Beds, knives, and why you shouldn’t give up smoking
A magazine made by disabled artists and writers, Sick begins with an essay about beds. “I have remade the bed, writes Jennifer Brough, “both literally and metaphorically transforming it from a passive rest place to an active site of creative thinking”. Brough goes on to reference the art of women who have made work from, and about their beds, including Frida Kahlo — who, in 1953, attended her own exhibition in Mexico City in a four-poster decorated with skeletons. The piece also references Virginia Woolf and Audre Lorde.
By drawing on the work of of iconic sick artists to create something new, Sick gives the reader a sense of the history of illness — all the more powerful because chronic illness is so consistently invisibilized — and establishes a dialogue between disabled artists, past and present.
Another great piece is an ode to smoking, by Keith Kahn-Harris. “Vice is excess. Vice breaks the boundaries of the body, of normality, of fatuous denials of mortality”. Through indulgence, argues Kahn-Harris, we can truly be present in the moment, rather than put off the job of actually enjoying life until some indefinite time in the future, after recovery. While smoking Kahn-Harris could “suspend the arduous weight of deferral, suspend the weight of hope. Every smoke break was a vacation into the here and now”. It’s a surprising essay, and testament to Sick’s commitment to publishing work on illness that is vital, and truthful.

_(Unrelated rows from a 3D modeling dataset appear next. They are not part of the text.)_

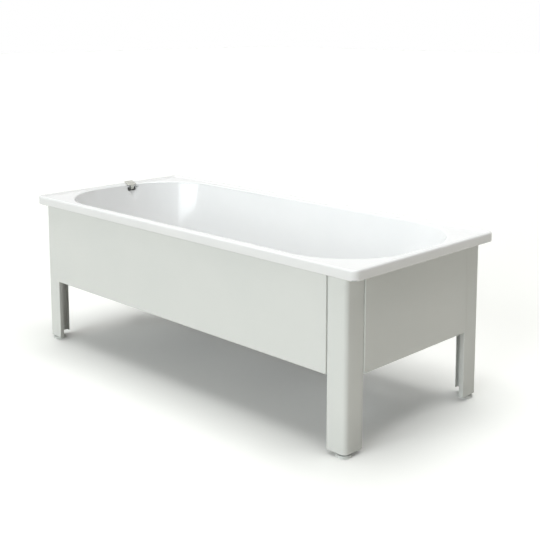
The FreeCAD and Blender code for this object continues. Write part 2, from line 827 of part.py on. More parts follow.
def make_upper_rail():
    """An angle along the rear side: a web that stands, and a flange under the deck."""
    inner = rail_web_y - rail_sheet
    top = upper_rail_top_z
    points = [
        (inner, top - upper_rail_web),
        (rail_web_y, top - upper_rail_web),
        (rail_web_y, top - rail_sheet),
        (inner + upper_rail_flange, top - rail_sheet),
        (inner + upper_rail_flange, top),
        (inner, top),
    ]
    corners = [Vector(-long_rail_end_x, y, z) for y, z in points]
    face = Part.Face(Part.makePolygon(corners + corners[:1]))
    rail = face.extrude(Vector(2 * long_rail_end_x, 0, 0))
    for x in upper_bolt_places():
        rail = rail.cut(bolt(x, upper_bolt_y, top - rail_sheet, top))
    return rail


def clip_places():
    return [-clip_spacing, 0, clip_spacing]


def upper_bolt_places():
    return [-upper_bolt_x] + clip_places() + [upper_bolt_x]


def square_tube(x, y, z, along):
    """A hollow square rail; along is 'x' or 'y'."""
    wall = lower_rail_wall
    outer = block(x, y, z)
    if along == "x":
        inner = block(x, (y[0] + wall, y[1] - wall), (z[0] + wall, z[1] - wall))
    else:
        inner = block((x[0] + wall, x[1] - wall), y, (z[0] + wall, z[1] - wall))
    return outer.cut(inner)


def make_long_lower_rail():
    rail = square_tube(
        (-long_rail_end_x, long_rail_end_x),
        (rail_web_y - lower_rail, rail_web_y),
        (lower_rail_height, lower_rail_top_z),
        "x",
    )
    for x in (-lower_bolts[0][0], lower_bolts[0][0]):
        rail = rail.cut(bolt(x, lower_bolts[0][1], lower_rail_height, lower_rail_top_z))
    return rail


def make_end_lower_rail():
    rail = square_tube(
        (end_rail_web_x - lower_rail, end_rail_web_x),
        (-rail_web_y, rail_web_y),
        (lower_rail_height, lower_rail_top_z),
        "y",
    )
    for y in (-lower_bolts[1][1], lower_bolts[1][1]):
        rail = rail.cut(bolt(lower_bolts[1][0], y, lower_rail_height, lower_rail_top_z))
    return rail


def make_end_upper_rail():
    """A folded strip behind the end panel, welded by its end tabs to the legs' side flanges."""
    reach = leg_y - leg_sheet - seat_gap
    low = end_rail_top_z - end_rail_web
    height = (low, end_rail_top_z)
    inner_x = end_rail_web_x - rail_sheet
    rail = block((inner_x, end_rail_web_x), (-reach, reach), height)
    tab_x = (end_rail_web_x - leg_lip, end_rail_web_x)
    for y in ((-reach, -reach + rail_sheet), (reach - rail_sheet, reach)):
        rail = rail.fuse(block(tab_x, y, height))
    shelf = block(tab_x, (-rail_web_y, rail_web_y), (low, low + rail_sheet))
    return rail.fuse(shelf).removeSplitter()


front_peg_points = [
    Vector(x, -rail_web_y, z) for z in (front_upper_peg_z, lower_peg_z) for x in (-front_peg_x, front_peg_x)
]
end_peg_points = [
    Vector(end_rail_web_x, y, z) for z in (end_upper_peg_z, lower_peg_z) for y in (-end_peg_y, end_peg_y)
]
to_front = Vector(0, -1, 0)
to_end = Vector(1, 0, 0)


def drilled(rail, points, sheet, outward):
    for hole in shank_holes(points, sheet, outward):
        rail = rail.cut(hole)
    return rail


upper_rails = both_sides(make_upper_rail())
save("rail_rear_upper", upper_rails["rear"])
save("rail_front_upper", drilled(upper_rails["front"], front_peg_points[:2], rail_sheet, to_front))
lower_rails = both_sides(make_long_lower_rail())
save("rail_rear_lower", lower_rails["rear"])
save("rail_front_lower", drilled(lower_rails["front"], front_peg_points[2:], lower_rail_wall, to_front))
end_lower = make_end_lower_rail()
save("rail_drain_end_lower", mirrored(end_lower, True, False))
save("rail_end_lower", drilled(end_lower, end_peg_points[2:], lower_rail_wall, to_end))
save("rail_end_upper", drilled(make_end_upper_rail(), end_peg_points[:2], rail_sheet, to_end))


def make_seat_strip():
    return block(
        (-long_rail_end_x, long_rail_end_x),
        (rail_web_y - rail_sheet + strip_inset, rail_web_y - rail_sheet + upper_rail_flange),
        (upper_rail_top_z, deck_under_z),
    )


def make_rim_clip(x):
    """Grips the skirt's rolled lip and reaches under the rail's flange."""
    high = upper_rail_top_z - rail_sheet
    outer = half_width - tub_steel - seat_gap
    inner = rail_web_y + clip_web_gap
    along = (x - clip_width / 2, x + clip_width / 2)
    plate = block(along, (inner, outer), (high - clip_sheet, high))
    leg = block(along, (outer - clip_sheet, outer), (skirt_z + tub_steel, high))
    clip = plate.fuse(leg).removeSplitter()
    return clip.cut(bolt(x, upper_bolt_y, high - clip_sheet, high))


def make_frame_bolts():
    """Upper bolts end flush in the rails' flanges; lower bolts have heads on the square rails."""
    group = []
    for x in upper_bolt_places():
        low = upper_plate_low_z - bolt_nut_height - bolt_tail
        upper = bolt(x, upper_bolt_y, low, upper_rail_top_z)
        group += [upper, mirrored(upper, False, True)]
    for x, y in lower_bolts:
        low = lower_plate_low_z - bolt_nut_height - bolt_tail
        seat = Vector(x, y, lower_rail_top_z)
        head = rod(bolt_head_radius, seat, seat + Vector(0, 0, bolt_head_height))
        group += everywhere(bolt(x, y, low, lower_rail_top_z).fuse(head))
    return group


def make_frame_nuts():
    group = everywhere(nut(upper_bolt_x, upper_bolt_y, upper_plate_low_z))
    for x, y in lower_bolts:
        group += everywhere(nut(x, y, lower_plate_low_z))
    for x in clip_places():
        clip_nut = nut(x, upper_bolt_y, upper_plate_top_z - clip_sheet)
        group += [clip_nut, mirrored(clip_nut, False, True)]
    return group


save("seat_strips", list(both_sides(make_seat_strip()).values()))
rim_clips = [make_rim_clip(x) for x in clip_places()]
save("rim_clips", rim_clips + [mirrored(clip, False, True) for clip in rim_clips])
save("frame_bolts", make_frame_bolts())
save("frame_nuts", make_frame_nuts())


# ---------------------------------------------------------------- panels and their pegs
def tray(width, height):
    """A folded panel in local axes: X across, Y from its face inward, Z up from its bottom."""
    half = width / 2
    outer = block((-half, half), (0, panel_depth), (0, height))
    front_edges = upright_edges(outer, lambda p: p.y < 0.01)
    front_edges += [e for e in level_edges(outer, 0) + level_edges(outer, height) if e.BoundBox.YMax < 0.01]
    outer = outer.makeFillet(panel_edge_radius, front_edges)
    sheet = panel_sheet
    inner = block((-half + sheet, half - sheet), (sheet, 2 * panel_depth), (sheet, height - sheet))
    inner_edges = upright_edges(inner, lambda p: p.y < sheet + 0.01)
    level = level_edges(inner, sheet) + level_edges(inner, height - sheet)
    inner_edges += [e for e in level if e.BoundBox.YMax < sheet + 0.01]
    return outer.cut(inner.makeFillet(panel_edge_radius - sheet, inner_edges))


def make_front_panel():
    width = 2 * (leg_x - leg_flange_side - panel_side_gap)
    panel = tray(width, panel_top_z - panel_floor_gap)
    panel.translate(Vector(0, front_panel_y, panel_floor_gap))
    return panel


def make_end_panel():
    width = 2 * (leg_y - leg_flange_end - panel_side_gap)
    panel = tray(width, panel_top_z - panel_floor_gap)
    panel.rotate(Vector(0, 0, 0), Vector(0, 0, 1), 90)
    panel.translate(Vector(end_panel_x, 0, panel_floor_gap))
    return panel


peg_reach = rail_from_leg_face + panel_proud - panel_sheet - peg_tip_gap
grip_reach = rail_from_leg_face + panel_proud - panel_sheet


def make_peg(point, outward, sheet):
    """A locating peg: head behind the sheet, shank through it, round peg in front."""
    body = rod(peg_radius, point, point + outward * peg_reach)
    shank = rod(peg_shank_radius, point - outward * sheet, point)
    head = rod(peg_head_radius, point - outward * (sheet + peg_head_height), point - outward * sheet)
    return body.fuse(shank).fuse(head)


def make_grip(point, outward):
    """A round grip on the panel's inner face, bored for the peg."""
    start = point + outward * grip_seat
    end = point + outward * grip_reach
    bore_end = point + outward * (peg_reach + peg_bore_spare)
    return rod(grip_radius, start, end).cut(rod(peg_radius + peg_clearance, start, bore_end))


front_sheets = [rail_sheet, rail_sheet, lower_rail_wall, lower_rail_wall]
save("front_panel", make_front_panel())
save("end_panel", make_end_panel())
save("front_pegs", [make_peg(p, to_front, s) for p, s in zip(front_peg_points, front_sheets)])
save("end_pegs", [make_peg(p, to_end, s) for p, s in zip(end_peg_points, front_sheets)])
save("front_grips", [make_grip(p, to_front) for p in front_peg_points])
save("end_grips", [make_grip(p, to_end) for p in end_peg_points])


# ---------------------------------------------------------------- pads and earthing tag
def make_sound_pads():
    under = floor_z - tub_steel
    across = (-pad_width / 2, pad_width / 2)
    first = drain_x + pad_gap
    second = first + pad_length + pad_gap
    return [block((x, x + pad_length), across, (under - pad_thickness, under)) for x in (first, second)]


def make_earth_tag():
    """Welded to the inner edge of the skirt's lip, at the rear."""
    x = -clip_spacing - clip_width / 2 - earth_tag_to_clip - earth_tag_width / 2
    outer = half_width - skirt_lip
    low = skirt_z + tub_steel - earth_tag_height / 2
    tag = block(
        (x - earth_tag_width / 2, x + earth_tag_width / 2),
        (outer - rail_sheet, outer),
        (low, low + earth_tag_height),
    )
    hole_z = low + 2 * earth_tag_hole_radius
    return tag.cut(
        rod(earth_tag_hole_radius, Vector(x, outer - rail_sheet, hole_z), Vector(x, outer, hole_z))
    )


save("sound_pads", make_sound_pads())
save("earth_tag", make_earth_tag())
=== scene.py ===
# %% [markdown]
# # A bathtub on four folded legs
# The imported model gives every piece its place. This script dresses it: smooth enamel and folded
# sheet surfaces written as arrays, procedural materials, and the view of the photograph.

# %% Load the fixed frame
import json
import math

import bpy
import numpy as np
from mathutils import Matrix, Vector


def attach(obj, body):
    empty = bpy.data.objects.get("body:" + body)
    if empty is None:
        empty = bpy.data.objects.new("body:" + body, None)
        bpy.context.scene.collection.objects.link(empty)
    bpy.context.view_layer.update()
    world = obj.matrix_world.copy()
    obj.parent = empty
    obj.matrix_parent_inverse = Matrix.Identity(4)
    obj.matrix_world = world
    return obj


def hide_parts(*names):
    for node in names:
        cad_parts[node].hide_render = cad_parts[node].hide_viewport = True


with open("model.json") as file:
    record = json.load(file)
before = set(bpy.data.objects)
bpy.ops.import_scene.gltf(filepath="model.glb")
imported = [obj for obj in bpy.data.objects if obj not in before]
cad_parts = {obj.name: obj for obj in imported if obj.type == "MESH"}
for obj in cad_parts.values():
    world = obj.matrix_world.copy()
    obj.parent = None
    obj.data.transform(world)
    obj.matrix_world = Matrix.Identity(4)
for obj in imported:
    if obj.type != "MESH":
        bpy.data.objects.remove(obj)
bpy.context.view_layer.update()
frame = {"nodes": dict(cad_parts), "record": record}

scene = bpy.context.scene

# %% [markdown]
# ## Sizes
# The model's own sizes, in metres. The origin lies on the floor under the middle of the tub, +X runs
# to the sloping end, and the front panel faces -Y. Only the sizes that several pieces share stand
# here. Each of the others is named in the cell that first needs it.

# %% Sizes that several pieces share
MM = 0.001
half_length, half_width, rim_z = 800 * MM, 350 * MM, 563 * MM
skirt_z = rim_z - 32 * MM                # lower edge of the rim's skirt
bead_height = 5 * MM                     # the rim's bead stands this far above the deck
deck_z = rim_z - bead_height
basin_depth = 385 * MM
floor_z = deck_z - basin_depth
drain = (-540 * MM, 0.0)
dish_drop = 3 * MM                       # depth of the dish round the drain
overflow_y = 85 * MM
leg_x, leg_y = 758 * MM, 334 * MM        # outer faces of the legs
leg_side, leg_end = 71 * MM, 77 * MM     # widths of a leg's two flanges
print("tub", 2 * half_length, "x", 2 * half_width, "x", rim_z)

# %% [markdown]
# ## Surfaces as rows of points
# Every smooth piece here is a stack of closed rows with the same number of points. Neighbouring rows
# are joined by quads, so one array describes a surface that is closed round each row. A stack either
# runs back into its first row, like a ring, or is closed by a flat face at both ends, like a cup.
# Subdivision modelling could give the same forms, but rows keep each radius exact.

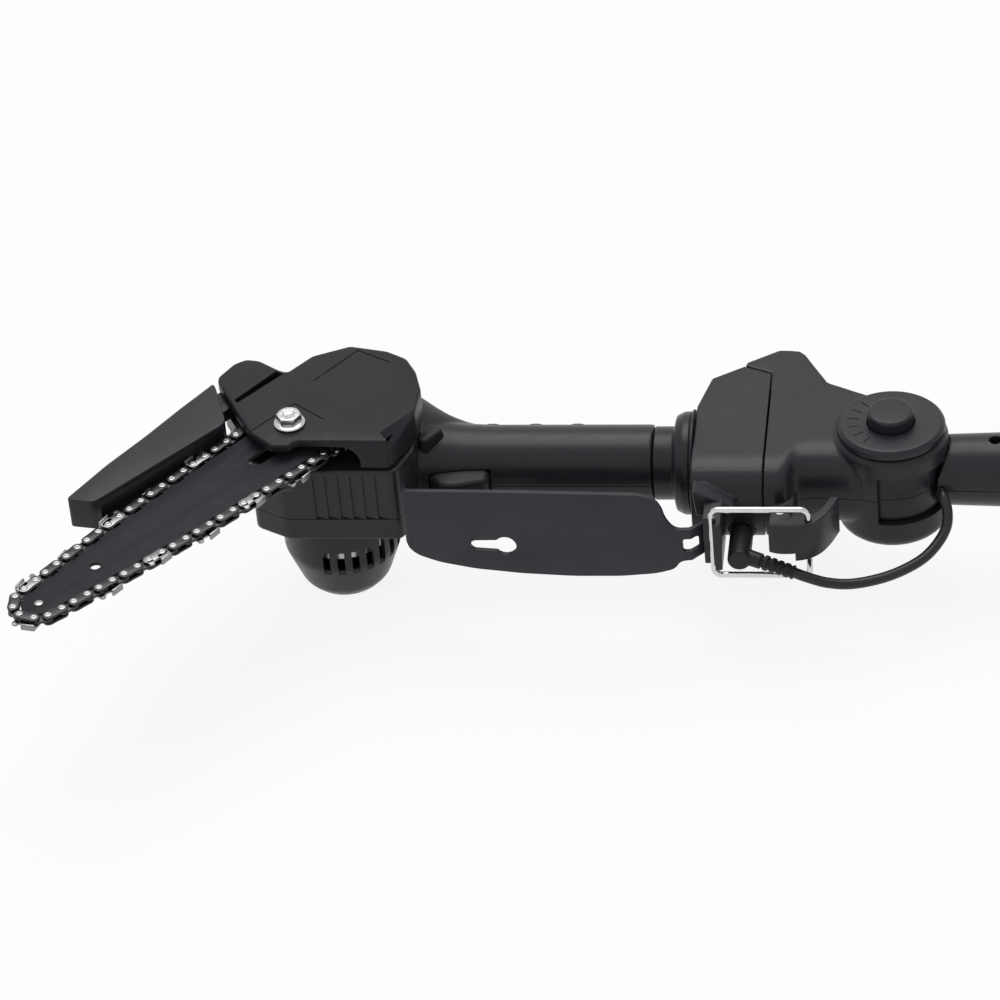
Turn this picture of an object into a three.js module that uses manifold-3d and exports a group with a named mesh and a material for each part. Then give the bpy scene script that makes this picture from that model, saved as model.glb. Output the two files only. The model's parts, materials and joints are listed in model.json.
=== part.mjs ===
// Telescoping pole saw: a compact chain saw clipped to a tilting arm on a telescoping pole.
// Millimetres, +Z up. X runs along the pole, from the saw at -X to the rear grip at +X.
// The origin is the middle of the motor cap's foot, which rests on the ground.
import * as THREE from 'three';
import { mergeVertices } from 'three/addons/utils/BufferGeometryUtils.js';
import Module from 'manifold-3d';

const wasm = await Module();
wasm.setup();

// ---------------------------------------------------------------- driving dimensions
const GAP = 0.3; // clearance between seated pieces
const WALL = 2.2; // moulded shell wall
const AXIS_Z = 50.9; // height of the pole's axis and of every clamshell seam
const DECK_Z = 76; // top of the gear case
const BAR_Z = 83; // middle of the guide bar
const COVER_TOP_Z = 91;
const COVER_SKIN = 2.3;

const BAR_ANGLE = 51.6; // slope of the guide bar from the X axis, degrees
const BAR_REACH = 181; // sprocket centre to nose centre
const BAR_NOSE_R = 7.4;
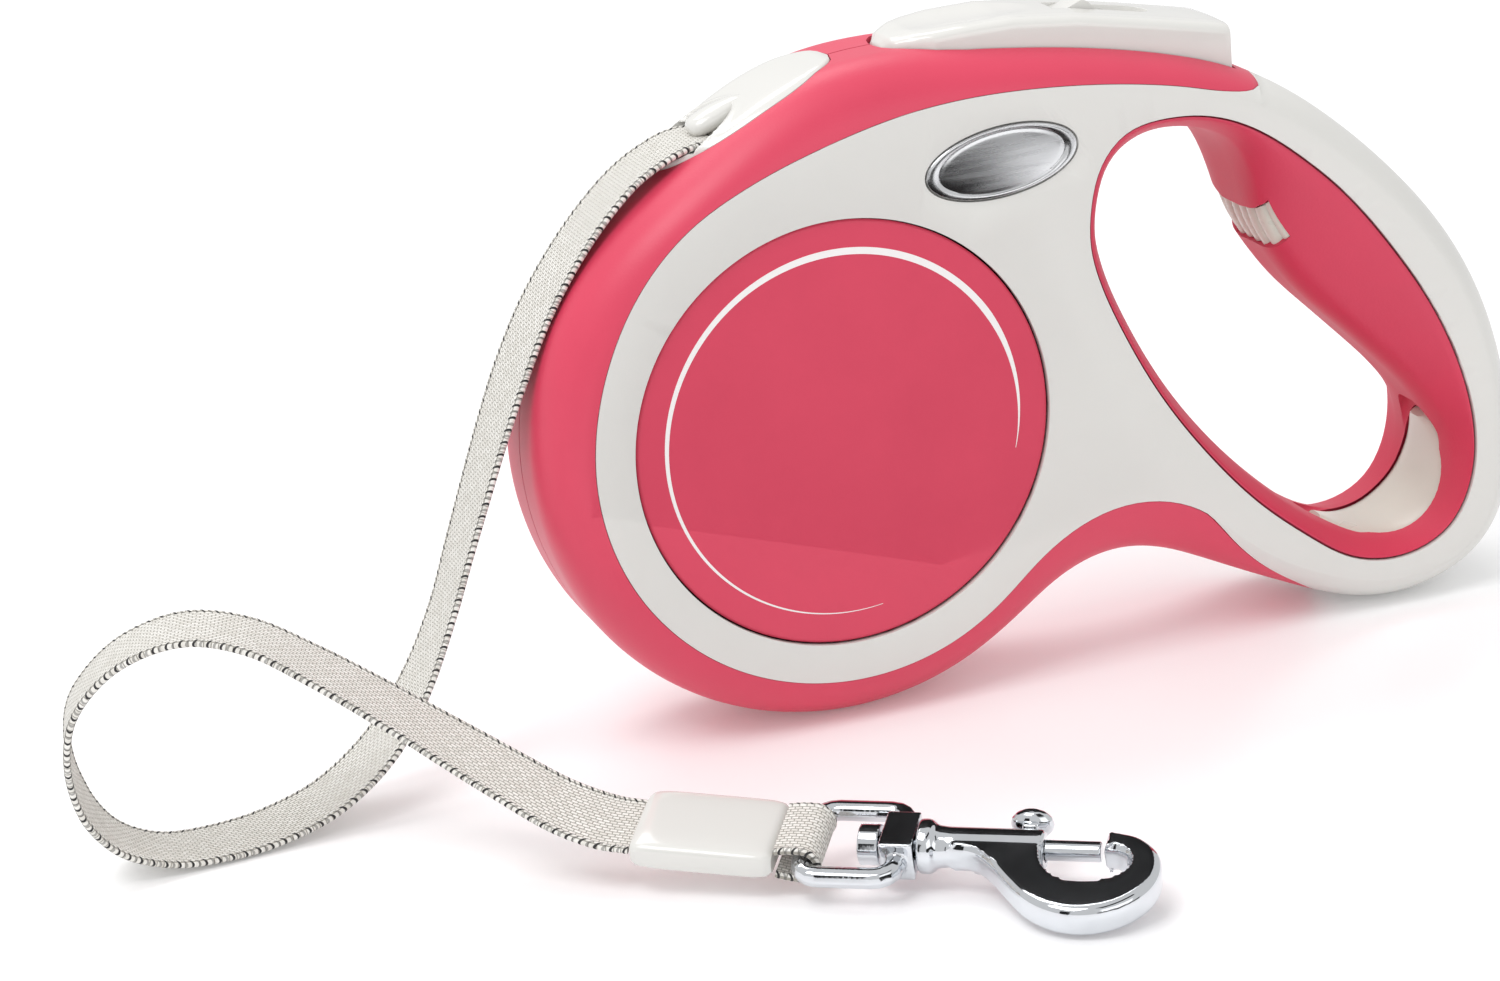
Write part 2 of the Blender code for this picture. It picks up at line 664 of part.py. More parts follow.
def brake_button():
    button = plate("brake_button", [BUTTON_TOP + BUTTON_UNDERSIDE], -BUTTON_HALF_WIDTH,
                   BUTTON_HALF_WIDTH, PALE_GLOSS)
    rounded(button, 1.0)
    cut(button, pin_hole("cut_button_bore", BUTTON_PIVOT, 1.5, 12.0))
    end = LOCK_LENGTH + LOCK_GAP + LOCK_ROOM
    low = -LOCK_FOOT - LOCK_GAP
    slot = lock_outline(((-LOCK_GAP, low), (end, low), (end, 2.0), (-LOCK_GAP, 2.0)))
    reach = LOCK_HALF_WIDTH + LOCK_GAP
    cut(button, plate("cut_lock_slot", [slot], -reach, reach, hidden=True))
    return button


def lock_outline(profile):
    """A profile of distance along the button's sloping back and height over it."""
    along = np.array([math.cos(LOCK_SLOPE), math.sin(LOCK_SLOPE)])
    up = np.array([-along[1], along[0]])
    return np.array([np.array(LOCK_START) + along * a + up * b for a, b in profile])


def lock_slider():
    """A small wedge that locks the pressed brake when it is pushed back."""
    outline = lock_outline((
        (0.0, -LOCK_FOOT), (LOCK_LENGTH, -LOCK_FOOT), (LOCK_LENGTH, 0.5), (9.0, 0.8), (5.6, 2.3),
        (4.4, 2.3), (0.5, 0.8), (0.0, 0.5)))
    return plate("lock_slider", [outline], -LOCK_HALF_WIDTH, LOCK_HALF_WIDTH, PALE_ABS)


def brake_pawl():
    outline = ((18.6, 53.2), (18.6, 44.2), (21.6, 42.8), (22.4, 44.2), (24.6, 52.7))
    return plate("brake_pawl", [outline], -BUTTON_HALF_WIDTH, -TAPE_WIDTH / 2 - 0.4, BLACK_ACETAL)


def button_spring():
    turns = 4
    steps = 10
    points = []
    for i in range(turns * steps + 1):
        angle = 2 * math.pi * i / steps
        points.append(at(32.0 + 2.6 * math.cos(angle), 2.6 * math.sin(angle),
                         44.4 + 6.9 * i / (turns * steps)))
    return tube("button_spring", points, 0.35, STEEL, resolution=1)


def pin(name, centre, radius, reach):
    return turned(name, [(0.0, -reach), (radius, -reach), (radius, reach), (0.0, reach)],
                  centre=centre, material=STEEL, steps=16)


# The reel

def reel():
    """The tape reel: hub and far flange, then the near flange with its ratchet teeth."""
    half = TAPE_WIDTH / 2 + 0.4
    outer = half + FLANGE_THICKNESS
    inner = HUB_RADIUS - HUB_WALL
    hub = turned("reel_hub", [
        (AXLE_RADIUS + GAP, -1.0 + outer - 2.0), (inner, -1.0 + outer - 2.0), (inner, -half),
        (HUB_RADIUS, -half), (HUB_RADIUS, half), (FLANGE_RADIUS, half), (FLANGE_RADIUS, outer),
        (AXLE_RADIUS + GAP, outer)], material=BLACK_ACETAL, steps=48, ring=True)
    spring_cover = turned("spring_cover", [
        (AXLE_RADIUS + GAP, -outer), (inner - GAP, -outer), (inner - GAP, -half + 1.0),
        (AXLE_RADIUS + GAP, -half + 1.0)], material=BLACK_ACETAL, steps=32, ring=True)
    flange = plate("reel_ratchet_flange", [ratchet_outline(), circle(inner + GAP)],
                   -outer, -half - 0.05, BLACK_ACETAL)
    winding = turned("tape_winding", [
        (HUB_RADIUS + GAP, -TAPE_WIDTH / 2), (WINDING_RADIUS, -TAPE_WIDTH / 2),
        (WINDING_RADIUS, TAPE_WIDTH / 2), (HUB_RADIUS + GAP, TAPE_WIDTH / 2)],
        material=WEBBING, steps=64, ring=True)
    return [hub, spring_cover, flange, winding]


def ratchet_outline():
    """Teeth round the flange, with one gap facing the brake pawl."""
    pitch = 2 * math.pi / RATCHET_TEETH
    facing = math.atan2(43.0, 21.0)
    points = []
    for tooth in range(RATCHET_TEETH):
        middle = facing + (tooth + 0.5) * pitch
        for share, radius in ((-0.33, 42.8), (-0.31, FLANGE_RADIUS), (0.0, FLANGE_RADIUS),
                              (0.31, FLANGE_RADIUS), (0.33, 42.8)):
            angle = middle + share * pitch
            points.append((radius * math.cos(angle), radius * math.sin(angle)))
    return points


def power_spring():
    """The flat spiral spring that winds the tape in, from the axle out to the hub."""
    steps = 12
    first = AXLE_RADIUS + 1.0
    last = HUB_RADIUS - HUB_WALL - 1.0
    thickness = 0.4
    middle = []
    for i in range(SPRING_TURNS * steps + 1):
        angle = 2 * math.pi * i / steps
        radius = first + (last - first) * i / (SPRING_TURNS * steps)
        middle.append((radius, angle))
    outline = [(r * math.cos(a), r * math.sin(a)) for r, a in middle]
    outline += [((r + thickness) * math.cos(a), (r + thickness) * math.sin(a))
                for r, a in reversed(middle)]
    return plate("power_spring", [outline], -5.6, 4.6, STEEL)


def axle():
    return turned("reel_axle", [(0.0, -13.4), (AXLE_RADIUS, -13.4), (AXLE_RADIUS, 13.4),
                                (0.0, 13.4)], material=STEEL, steps=24)


def guide_roller():
    reach = TAPE_WIDTH / 2
    return turned("guide_roller", [(1.0 + 0.1, -reach), (ROLLER_RADIUS, -reach),
                                   (ROLLER_RADIUS, reach), (1.0 + 0.1, reach)],
                  centre=ROLLER_CENTRE, material=BLACK_ACETAL, steps=20, ring=True)


def housing_screw(number, centre):
    return turned(f"housing_screw_{number}", [
        (0.0, -7.4), (SCREW_RADIUS, -7.4), (SCREW_RADIUS, 6.8), (SCREW_HEAD_RADIUS, 6.8),
        (SCREW_HEAD_RADIUS, 8.8), (0.0, 8.8)],
        centre=centre, material=STEEL, steps=12)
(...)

The best bit of the magazine, though, is the art work. There are very few photographs: the illustrations on the cover are curvy and soothing; the colours beautifully rich. My favourite series is by Sarah Courville, who has a chronic neurological illness, and uses collage to evoke the discord between the mind and the body. In one piece, high heels dance over white slices of bread, thick with horribly red paté. In another, we are given a “buyers guide to” knives.